The midline of the KTC showed a horizontal substantial shift in the buccal direction (Table 3). The horizontal distance between ST-pre and ST-post showed an average of 1.61 mm ± 0.72 mm, 2.15 mm ± 1.02 mm and 2.07 mm ± 0.62 mm at the mesial, middle and distal planes. Simultaneously, the vertical distance between ST-pre and ST-post showed an average of -0.45 mm ± 1.16 mm, -0.18 mm ± 1.35 mm and 0.27 mm ± 0.99 mm at the mesial, middle and distal planes.

Discussion

In the current case report, soft tissue alterations following horizontal GBR were investigated utilizing digital models acquired with the combination of segmented CBCT models and IOSs. In the literature the information regarding soft tissue alterations following GBR is scarce, even though soft tissue dimensions at future implant sites contribute substantially to long-term implant success [14, 18].

Compared to previous articles [9, 21], our investigation aimed to measure the dimensions of the supracrestal soft tissues before and after hard tissue augmentation and to observe the effects of split thickness flap mobilization during GBR on soft tissue dimensional changes. Measurements taken at three different measurement planes showed approximately 0.3 mm increase of both supracrestal soft tissue height and width, however none of the differences were found to be statistically significant. Except, the vertical soft tissue increase at the distal aspect of the surgical sites were found to be statistically significant, which may be due to the distortion of the retromolar trigone and the mandibular tuberosity following the repositioning of the buccal flap. These findings contradict those previous clinical observations that keratinized soft tissue dimensions are inevitably reduced following augmentation procedures.

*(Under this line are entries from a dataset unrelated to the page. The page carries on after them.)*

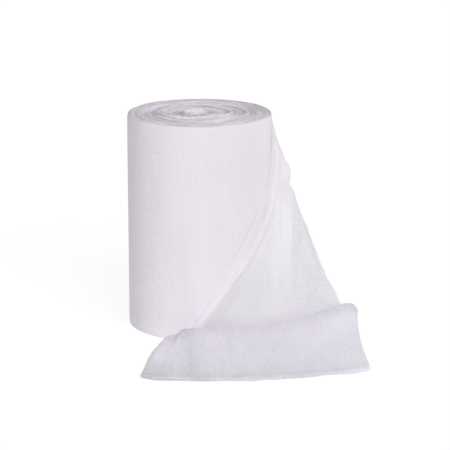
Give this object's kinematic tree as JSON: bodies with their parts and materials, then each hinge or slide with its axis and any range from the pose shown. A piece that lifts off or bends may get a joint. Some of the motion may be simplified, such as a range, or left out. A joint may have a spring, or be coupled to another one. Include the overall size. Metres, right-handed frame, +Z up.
{
  "type": "gauze bandage roll",
  "caption": "Thick roll of folded white cotton gauze standing on end, its free end turned down over a slanting fold and laid in front of it as a low folded pad.",
  "frame": {"origin": "centre of the roll's lower end, on the surface it stands on", "axes": "+Z up along the roll's axis; -Y is the front, where the folded pad lies; +X is the side where the free end comes off the roll"},
  "size_m": [0.2482, 0.2851, 0.228],
  "materials": {
    "gauze": "soft matte open-weave cotton"
  },
  "bodies": {
    "root": {"wound_roll": "gauze", "folded_turn": "gauze", "hanging_sheet": "gauze", "pad_lower_layers": "gauze", "pad_upper_layer": "gauze"}
  },
  "joints": []
}
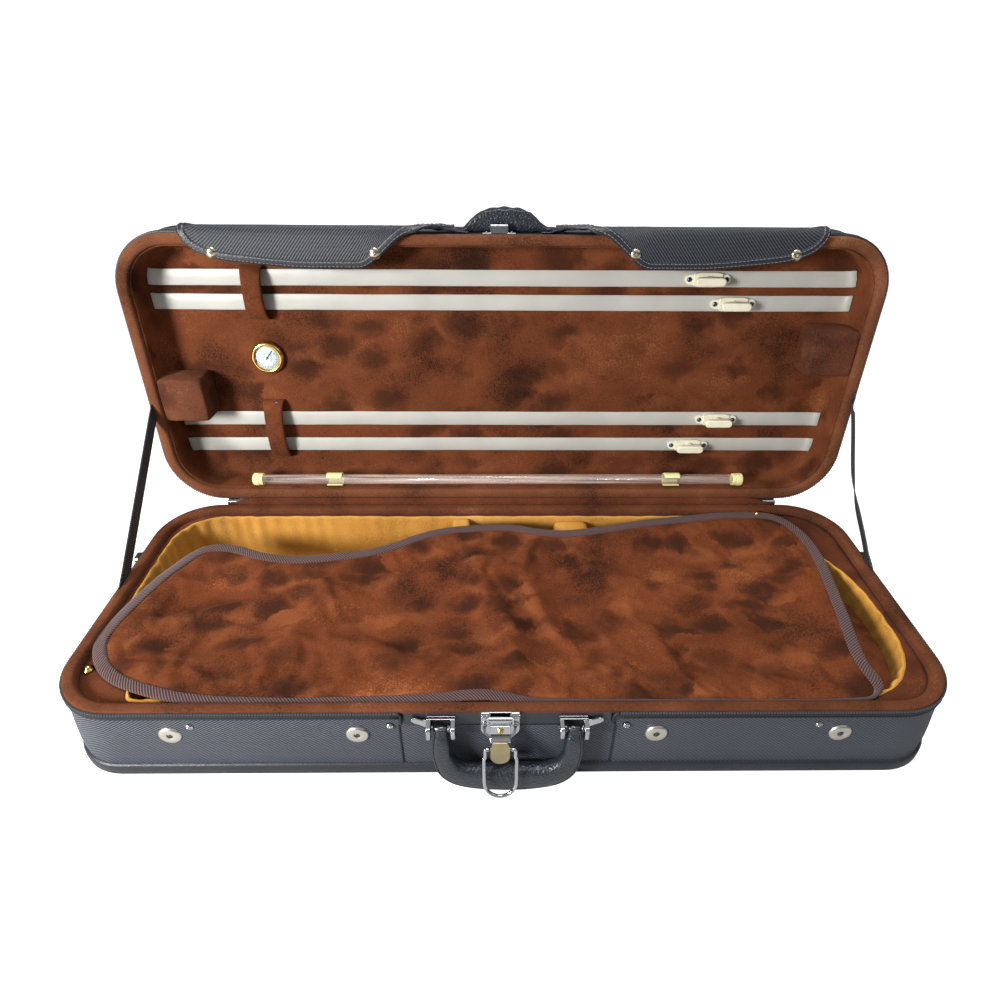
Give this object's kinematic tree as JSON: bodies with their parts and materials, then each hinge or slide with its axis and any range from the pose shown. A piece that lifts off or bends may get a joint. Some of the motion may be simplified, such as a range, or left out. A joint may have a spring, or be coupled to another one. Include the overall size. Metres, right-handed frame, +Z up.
{
  "type": "violin case",
  "caption": "Oblong violin case standing open: padded tray, hinged lid with bow fittings, carrying handle, draw latch, rain flap and zip.",
  "frame": {"origin": "centre of the flat underside of the base", "axes": "+X along the case, -Y the latch side, +Y the hinge side, +Z up; rest pose is the lid open at its stop"},
  "size_m": [0.8052, 0.413, 0.412],
  "materials": {
    "twill": "diagonal nylon twill over plywood",
    "leather": "grained black leatherette",
    "zip": "coil zip tape",
    "velvet": "brown plush, mottled nap",
    "gold_velvet": "gold plush",
    "satin": "satin ribbon",
    "webbing": "woven nylon webbing",
    "chrome": "polished",
    "champagne": "satin champagne plating",
    "brass": "polished gold bezel",
    "ivory": "moulded ivory plastic",
    "clear": "clear tube",
    "wax": "pale yellow plastic"
  },
  "bodies": {
    "base": {"base_bottom": "leather", "base_wall": "twill", "base_rim": "velvet", "base_zip_tape": "zip", "base_padding": "velvet", "cavity_lining": "gold_velvet", "cavity_floor": "gold_velvet", "blanket": "velvet", "neck_support": "gold_velvet", "body_bolster": "gold_velvet", "handle_bracket_left": "chrome", "handle_bracket_right": "chrome", "latch_plate": "chrome", "snap_disc_1": "chrome", "snap_disc_2": "chrome", "snap_disc_3": "chrome", "snap_disc_4": "chrome", "hinge_leaf_base_left": "chrome", "hinge_leaf_base_right": "chrome", "lid_stay_left": "webbing", "lid_stay_right": "webbing"},
    "lid": {"lid_top": "leather", "lid_wall": "twill", "lid_rim": "velvet", "lid_zip_tape": "zip", "lid_lining": "velvet", "bow_ribbon_1": "satin", "bow_ribbon_2": "satin", "bow_ribbon_3": "satin", "bow_ribbon_4": "satin", "tip_strap_upper": "velvet", "tip_strap_lower": "velvet", "bow_clip_1": "ivory", "bow_clip_2": "ivory", "bow_clip_3": "ivory", "bow_clip_4": "ivory", "bow_block_left": "velvet", "bow_block_right": "velvet", "hygrometer": "brass", "tube_clip_left": "wax", "tube_clip_right": "wax", "latch_keeper": "chrome", "lid_grip": "leather", "flap_root_left": "twill", "flap_root_right": "twill", "hinge_leaf_lid_left": "chrome", "hinge_leaf_lid_right": "chrome"},
    "handle": {"handle_grip": "leather"},
    "latch_lever": {"latch_lever": "champagne"},
    "latch_loop": {"latch_loop": "chrome"},
    "zip_pull_left": {"zip_pull_left": "chrome"},
    "zip_pull_right": {"zip_pull_right": "chrome"},
    "flap_left": {"rain_flap_left": "leather"},
    "flap_right": {"rain_flap_right": "leather"},
    "string_tube": {"string_tube": "clear"},
    "tube_cap": {"tube_cap": "wax"},
    "spinner_1": {"bow_spinner_1": "ivory"},
    "spinner_2": {"bow_spinner_2": "ivory"},
    "spinner_3": {"bow_spinner_3": "ivory"},
    "spinner_4": {"bow_spinner_4": "ivory"}
  },
  "joints": [
    {"name": "lid_hinge", "type": "hinge", "parent": "base", "child": "lid", "pos_m": [0, 0.155, 0.0865], "axis": [1, 0, 0], "range_deg": [0, 94], "deforming": ["lid_stay_left", "lid_stay_right"]},
    {"name": "flap_left_fold", "type": "hinge", "parent": "lid", "child": "flap_left", "pos_m": [0, 0.17074, 0.39766], "axis": [1, 0, 0], "range_deg": [-94, 0]},
    {"name": "flap_right_fold", "type": "hinge", "parent": "lid", "child": "flap_right", "pos_m": [0, 0.17074, 0.39766], "axis": [1, 0, 0], "range_deg": [-94, 0]},
    {"name": "handle_swing", "type": "hinge", "parent": "base", "child": "handle", "pos_m": [0, -0.16, 0.075], "axis": [-1, 0, 0], "range_deg": [0, 90]},
    {"name": "latch_lever_turn", "type": "hinge", "parent": "base", "child": "latch_lever", "pos_m": [-0.006, -0.156, 0.081], "axis": [1, 0, 0], "range_deg": [-100, 0]},
    {"name": "latch_loop_swing", "type": "hinge", "parent": "latch_lever", "child": "latch_loop", "pos_m": [-0.006, -0.1655, 0.0535], "axis": [-1, 0, 0], "range_deg": [0, 149]},
    {"name": "zip_pull_left_slide", "type": "slide", "parent": "base", "child": "zip_pull_left", "axis": [0, -1, 0], "range_m": [0, 0.13]},
    {"name": "zip_pull_right_slide", "type": "slide", "parent": "base", "child": "zip_pull_right", "axis": [0, -1, 0], "range_m": [0, 0.13]},
    {"name": "string_tube_lift", "type": "slide", "parent": "lid", "child": "string_tube", "axis": [0, 0.0698, 0.9976], "range_m": [0, 0.018]},
    {"name": "tube_cap_pull", "type": "slide", "parent": "string_tube", "child": "tube_cap", "axis": [1, 0, 0], "range_m": [0, 0.01]},
    {"name": "bow_spinner_1_turn", "type": "hinge", "parent": "lid", "child": "spinner_1", "pos_m": [0.219, 0.20129, 0.33989], "axis": [0, -0.9976, 0.0698], "range_deg": [0, 90]},
    {"name": "bow_spinner_2_turn", "type": "hinge", "parent": "lid", "child": "spinner_2", "pos_m": [0.251, 0.19947, 0.31395], "axis": [0, -0.9976, 0.0698], "range_deg": [0, 90]},
    {"name": "bow_spinner_3_turn", "type": "hinge", "parent": "lid", "child": "spinner_3", "pos_m": [0.256, 0.18992, 0.17729], "axis": [0, -0.9976, 0.0698], "range_deg": [0, 90]},
    {"name": "bow_spinner_4_turn", "type": "hinge", "parent": "lid", "child": "spinner_4", "pos_m": [0.227, 0.18755, 0.14337], "axis": [0, -0.9976, 0.0698], "range_deg": [0, 90]}
  ],
  "couplings": [
    {"joint": "flap_left_fold", "follows": "lid_hinge", "ratio": -1},
    {"joint": "flap_right_fold", "follows": "lid_hinge", "ratio": -1},
    {"joint": "latch_loop_swing", "follows": "handle_swing", "ratio": 1.65}
  ]
}
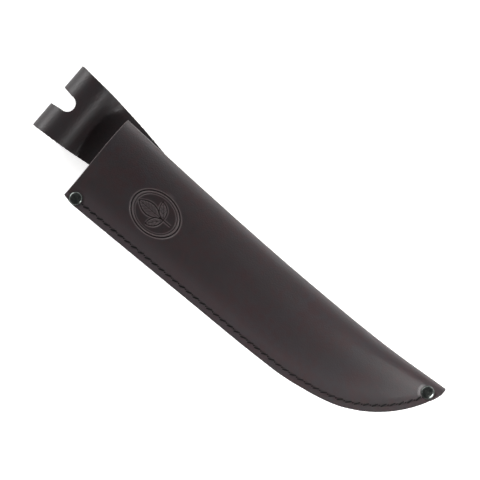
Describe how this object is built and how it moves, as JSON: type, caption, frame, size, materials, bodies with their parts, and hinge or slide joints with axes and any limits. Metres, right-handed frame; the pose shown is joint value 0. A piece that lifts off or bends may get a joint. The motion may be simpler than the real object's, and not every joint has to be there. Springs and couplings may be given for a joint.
{
  "type": "knife sheath",
  "caption": "Folded leather knife sheath with a stitched and riveted edge, an upswept tip and a folded belt loop that flexes at the mouth.",
  "frame": {"origin": "centre of the base of the whole part as it lies on its back", "axes": "+X from the mouth to the tip, +Y towards the folded spine side, +Z out of the front face"},
  "size_m": [0.3162, 0.0732, 0.0241],
  "materials": {
    "pouch_hide": "oiled, satin",
    "strap_hide": "oiled, satin",
    "filler_hide": "cut edge",
    "waxed_thread": "waxed, braided",
    "rivet_metal": "black, glossy"
  },
  "bodies": {
    "sheath": {"pouch_leather": "pouch_hide", "edge_filler": "filler_hide", "loop_inner_tail": "strap_hide", "loop_outer_tail": "strap_hide", "seam_thread_front": "waxed_thread", "seam_thread_back": "waxed_thread", "loop_thread_outside": "waxed_thread", "loop_thread_inside": "waxed_thread", "mouth_rivet_cap": "rivet_metal", "mouth_rivet_stud": "rivet_metal", "tip_rivet_cap": "rivet_metal", "tip_rivet_stud": "rivet_metal", "upper_loop_rivet_cap": "rivet_metal", "upper_loop_rivet_stud": "rivet_metal", "lower_loop_rivet_cap": "rivet_metal", "lower_loop_rivet_stud": "rivet_metal"},
    "loop": {"belt_loop": "strap_hide"}
  },
  "joints": [
    {"name": "belt_loop_flex", "type": "hinge", "parent": "sheath", "child": "loop", "pos_m": [-0.11255, 0.01145, 0.0044], "axis": [0, 1, 0], "range_deg": [-60, 24], "stiffness_Nm_per_rad": 0.5}
  ]
}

In a previous study of our group a slight crestal/ lingual hard tissue resorption following GBR was detected [16]. Another aspect that can influence the vertical increase of keratinized tissues is the applied suturing technique. Due to the double layer suturing, supracrestal keratinized tissues were repositioned coronally.

The observation of a horizontal increase is well in line with the horizontal increase of the underlying alveolar ridge, however compared to previous articles [9, 21] the extent of the horizontal increase is substantially less. This occurrence is more likely, due to the fact that horizontal measurement in our investigation were made in a more coronal level.

Additionally, the buccal horizontal shift of supracrestal keratinized tissues was observed in the current study. It can be emphasized that this horizontal shift may be caused by the buccal displacement of the lingual flap due to the flap mobilization and the horizontal increase of hard tissues as a result of GBR. This buccal shift results in the discrepancy of midlines of the alveolar ridge and the supracrestal soft tissues, requiring a soft tissue shift or occasionally augmentation of the keratinized mucosa during implant uncovery to avoid potentially unfavorable peri-implant soft tissue conditions.

Although our observations on soft tissue dimensional changes following horizontal GBR are unique in the literature, the current study has some drawbacks that have to be addressed. The greatest limitation of the study is the low sample size, therefore, soft tissue changes following horizontal GBR must be investigated on a much larger scale in the future. Another limitation of the current approach is the relatively high possibility of human error during the landmark-based registration of IOSs and CBCT models. In the future this hinderance can be overcome with the automation of the registration process [8].

Conclusions

The current study did not report significant supracrestal soft tissue reduction following horizontal GBR with a split-thickness flap. Even though there was a slight increase in both vertical and horizontal dimensions, differences are clinically negligible. Additionally, the buccal horizontal shift of supracrestal keratinized tissues was observed, which might be caused by the buccal displacement of the lingual flap due to flap mobilization and the horizontal increase of hard tissues. To derive further conclusions on soft tissue changes following ridge augmentation, a study on a larger population has to be conducted.